Al minuto 82, Acerbis crossa dalla trequarti; respinge la difesa dei biancorossi senza riuscire a liberare del tutto. In posizione centrale recupera palla Esposito, che cede a Podavini; due passi e tentativo di conclusione, imbarazzante quanto provvidenziale, perché Dio s’è fatto piccolo per mostrarsi ai grandi, e nel Paradosso ha nascosto l’opinione vera.

Ne vien fuori un tiro debole, che è però al contempo un assist perfetto per Giuliano Fiorini. 70.000 teste si protendono in avanti, in attesa della Rivelazione, che arriva. Fiorini si gira su sé stesso facendo gravitare la sfera alle proprie spalle con un movimento da punta vera, e con una giocata che, per quanto fortuita, porta in sé le tracce del divino. Dio è della Lazio. Lì se ne ha certezza. Fiorini calcia di punta, come viene. Rete. Rete.

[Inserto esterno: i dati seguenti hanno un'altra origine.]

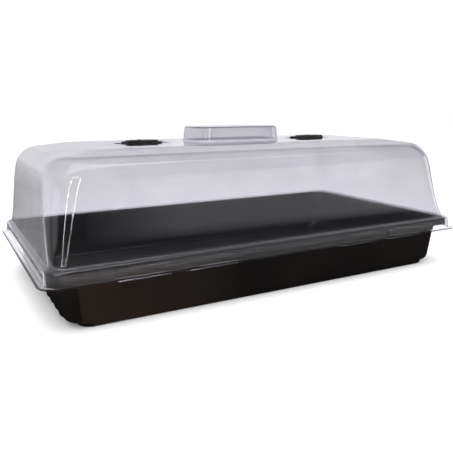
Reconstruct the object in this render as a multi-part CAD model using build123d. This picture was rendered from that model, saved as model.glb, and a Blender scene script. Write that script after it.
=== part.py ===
from build123d import *
import os

# Humidity dome tray: a black growing tray under a clear vented dome.
#
# Millimetres, +Z up.  Origin: centre of the tray's foot, on the surface it stands on.
# X runs along the length, Y across the width; the front is -Y.

# ---- driving dimensions: every outline is a rounded rectangle about the Z axis ----
# A station is (height, half length, half width, corner radius).

TRAY_WALL = 1.6           # sheet thickness of the tray
RIM_TOP = 65.0            # top of the rolled rim, where the dome rests
RIM_HALF = (272.2, 141.2, 15.0)
RIM_LIP_DEPTH = 9.0       # how far the rim turns down outside the wall
RIM_LEAN = 0.6            # how far the lip leans out at its foot
RIM_EDGE = 1.0            # bevel round the top of the rim
TRAY_OUTER = [            # foot, step, drafted wall up to the underside of the rim
    (0.0, 240.2, 125.6, 12.0),
    (1.6, 243.0, 128.4, 15.0),
    (5.4, 243.9, 129.0, 15.4),
    (5.8, 250.0, 129.4, 15.9),
    (7.4, 253.4, 130.0, 16.5),
    (11.5, 255.6, 131.0, 17.1),
    (RIM_TOP - TRAY_WALL, 262.5, 134.5, 19.0),
]
WALL_FOOT = 5             # the station where the straight wall starts

FLUTE_PITCH = 21.0        # vertical flutes on the two end walls
FLUTE_COUNT = 11
FLUTE_RADIUS = 7.0
FLUTE_RISE = 2.4          # how far a flute stands out of the wall
FLUTE_SPAN = (8.0, 52.0)  # heights of its foot and top

DOME_WALL = 1.0           # sheet thickness of the dome
FLANGE_Z = 50.5           # underside of the flange at the foot of the skirt
FLANGE_HALF = (281.5, 150.5, 20.0)
DOME_OUTER = [
    (50.5, 276.0, 145.0, 15.0),       # skirt
    (63.1, 275.0, 144.0, 14.0),
    (64.8, 274.3, 143.3, 14.0),       # rounded shoulder
    (66.1, 272.6, 141.6, 14.5),
    (66.8, 270.2, 139.4, 15.0),
    (69.5, 269.0, 137.6, 16.0),       # wall, flared at its foot
    (81.5, 267.9, 133.2, 19.5),
    (98.5, 266.7, 129.4, 23.5),
    (119.5, 265.2, 126.0, 28.0),
    (141.5, 262.5, 123.4, 32.0),
    (151.5, 260.0, 121.4, 34.5),      # round top edge
    (159.0, 255.8, 117.6, 37.0),
    (163.6, 249.6, 112.0, 31.0),
    (166.5, 242.5, 105.5, 22.0),
    (172.5, 203.0, 72.0, 14.0),       # hipped roof up to the flat middle
]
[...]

Annuncia così, con i decibel sfocati dall’onda entusiastica dei tifosi della Lazio, la voce roca di Sandro Piccinini, inviato di Teleroma 56 quel giorno.

Questo gol permetterà alla Lazio di andarsi a giocare lo spareggio con Taranto e Campobasso in campo neutro, a Napoli, dove contro i molisani, e dinnanzi a 30.000 spettatori – Plastino racconta a tal proposito della fila che, dal casello di Napoli, arrivava fino a Roma –, un gol di Poli si rivelerà fondamentale per la permanenza dei biancocelesti in Serie B.

Questa è quindi La Lazio dei -9, una squadra impressa come filastrocca nella memoria esattamente come quelle dello scudetto di Maestrelli e Chinaglia e del titolo del 2000: Terraneo, Filisetti, Acerbis, Podavini, Gregucci, Camolese, Mandelli, Caso, Magnocavallo (46′ Poli), Pin (51′ V.Esposito), Fiorini. A disposizione: Ielpo, Piscedda, Rizzolo. Allenatore: Eugenio Fascetti.